• [Aim of the exercise] Print every line of the listing exactly, please.

• [Data segment]
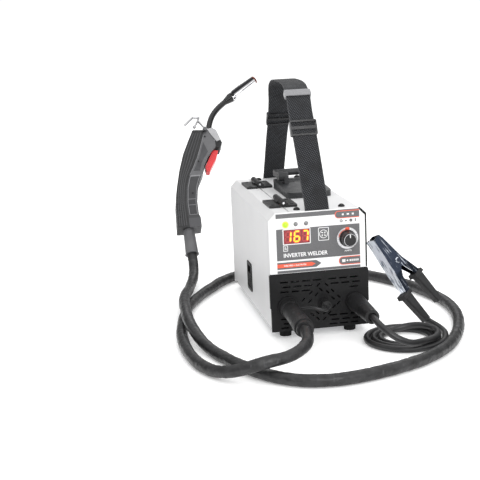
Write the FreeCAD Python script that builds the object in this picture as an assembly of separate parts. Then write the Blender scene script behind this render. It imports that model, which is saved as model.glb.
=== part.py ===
"""MIG welding machine: inverter case, wire feeder, carrying strap, torch, ground lead.

Millimetres. X to the right, Y to the back, Z up. The origin is on the floor under the
middle of the machine. The front face looks along -Y.
"""
import os
from math import atan, cos, degrees, pi, radians, sin, tan

from FreeCAD import Matrix, Placement, Vector
import Part

# ---------------------------------------------------------------- driving dimensions
WIDTH = 130.0
DEPTH = 290.0
TOP_Z = 168.0
FLOOR_GAP = 10.0
CHAMFER = 9.5
SHEET = 1.2

HALF_W = WIDTH / 2
FRONT_Y = -DEPTH / 2
BACK_Y = DEPTH / 2
PANEL_T = 4.1
GASKET_T = 1.4
COVER_Y = -FRONT_Y - PANEL_T - GASKET_T
SPLIT_Z = 88.0
SEAM_X = -36.5
SEAM_GAP = 0.6
HINGE_Z = 174.0
BARREL_R = 4.0
PIN_R = 1.5
RUN_FIT = 0.05
MOVE_GAP = 0.5

KNOB_X = 39.0
KNOB_Z = 128.5
SHAFT_HOLE_R = 4.0
STICKER_X = 55.5
STICKER_TOP = 167.0
WINDOW = (-45.8, 127.0, -11.4, 145.6)
LAMPS_X = (-43.0, -29.3, -15.6)
LAMP_Z = 152.5
LAMP_R = 2.5
TORCH_SOCKET = (-43.0, 43.5)
GROUND_SOCKET = (47.0, 43.0)
CONTROL_SOCKET = (5.0, 44.0)
MAINS_GLAND = (-35.0, 42.0)

PARTITION_X = -2.0
SPOOL_Y = 60.0
SPOOL_Z = 85.0
SPOOL_R = 50.0
SPOOL_CORE_R = 20.0
SPOOL_HUB_R = 7.95
WINDING_R = 44.0
ROLL_Y = -70.0
DRIVE_Z = 28.5
DRIVE_R = 15.0
PRESS_R = 11.0
WIRE_GAP = 0.8
ARM_PIVOT_Y = -97.0
ARM_PIVOT_Z = 61.0
FAN_X = 31.0
FAN_Z = 90.0

BAIL_Y = 14.0
BAIL_Z = 190.0

STRAP_W = 32.0
STRAP_T = 2.0

HOSE_D = 16.0
GROUND_D = 8.5
LEAD_D = 3.6
COIL_X = 96.0
COIL_Y = -200.0
COIL_R_OUT = 53.5
COIL_R_IN = 27.0
COIL_H = 17.5

TORCH_BASE = Vector(-122.5, 205.0, 43.0)
TORCH_LEAN = 40.0
TRIGGER_U = 57.0
TRIGGER_W = 189.0
TRIGGER_PIN_R = 1.3
HOOK_U = 49.5
HOOK_W = 226.0
HOOK_Z = 16.4
SLEEVE_SOCKET = 18.8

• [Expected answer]
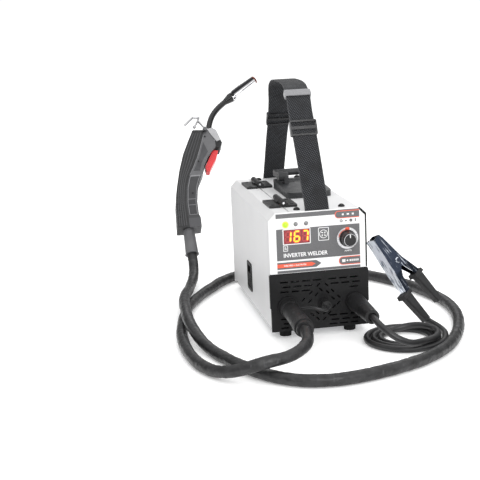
Write the FreeCAD Python script that builds the object in this picture as an assembly of separate parts. Then write the Blender scene script behind this render. It imports that model, which is saved as model.glb.
=== part.py ===
"""MIG welding machine: inverter case, wire feeder, carrying strap, torch, ground lead.

Millimetres. X to the right, Y to the back, Z up. The origin is on the floor under the
middle of the machine. The front face looks along -Y.
"""
import os
from math import atan, cos, degrees, pi, radians, sin, tan

from FreeCAD import Matrix, Placement, Vector
import Part

# ---------------------------------------------------------------- driving dimensions
WIDTH = 130.0
DEPTH = 290.0
TOP_Z = 168.0
FLOOR_GAP = 10.0
CHAMFER = 9.5
SHEET = 1.2

HALF_W = WIDTH / 2
FRONT_Y = -DEPTH / 2
BACK_Y = DEPTH / 2
PANEL_T = 4.1
GASKET_T = 1.4
COVER_Y = -FRONT_Y - PANEL_T - GASKET_T
SPLIT_Z = 88.0
SEAM_X = -36.5
SEAM_GAP = 0.6
HINGE_Z = 174.0
BARREL_R = 4.0
PIN_R = 1.5
RUN_FIT = 0.05
MOVE_GAP = 0.5

KNOB_X = 39.0
KNOB_Z = 128.5
SHAFT_HOLE_R = 4.0
STICKER_X = 55.5
STICKER_TOP = 167.0
WINDOW = (-45.8, 127.0, -11.4, 145.6)
LAMPS_X = (-43.0, -29.3, -15.6)
LAMP_Z = 152.5
LAMP_R = 2.5
TORCH_SOCKET = (-43.0, 43.5)
GROUND_SOCKET = (47.0, 43.0)
CONTROL_SOCKET = (5.0, 44.0)
MAINS_GLAND = (-35.0, 42.0)

PARTITION_X = -2.0
SPOOL_Y = 60.0
SPOOL_Z = 85.0
SPOOL_R = 50.0
SPOOL_CORE_R = 20.0
SPOOL_HUB_R = 7.95
WINDING_R = 44.0
ROLL_Y = -70.0
DRIVE_Z = 28.5
DRIVE_R = 15.0
PRESS_R = 11.0
WIRE_GAP = 0.8
ARM_PIVOT_Y = -97.0
ARM_PIVOT_Z = 61.0
FAN_X = 31.0
FAN_Z = 90.0

BAIL_Y = 14.0
BAIL_Z = 190.0

STRAP_W = 32.0
STRAP_T = 2.0

HOSE_D = 16.0
GROUND_D = 8.5
LEAD_D = 3.6
COIL_X = 96.0
COIL_Y = -200.0
COIL_R_OUT = 53.5
COIL_R_IN = 27.0
COIL_H = 17.5

TORCH_BASE = Vector(-122.5, 205.0, 43.0)
TORCH_LEAN = 40.0
TRIGGER_U = 57.0
TRIGGER_W = 189.0
TRIGGER_PIN_R = 1.3
HOOK_U = 49.5
HOOK_W = 226.0
HOOK_Z = 16.4
SLEEVE_SOCKET = 18.8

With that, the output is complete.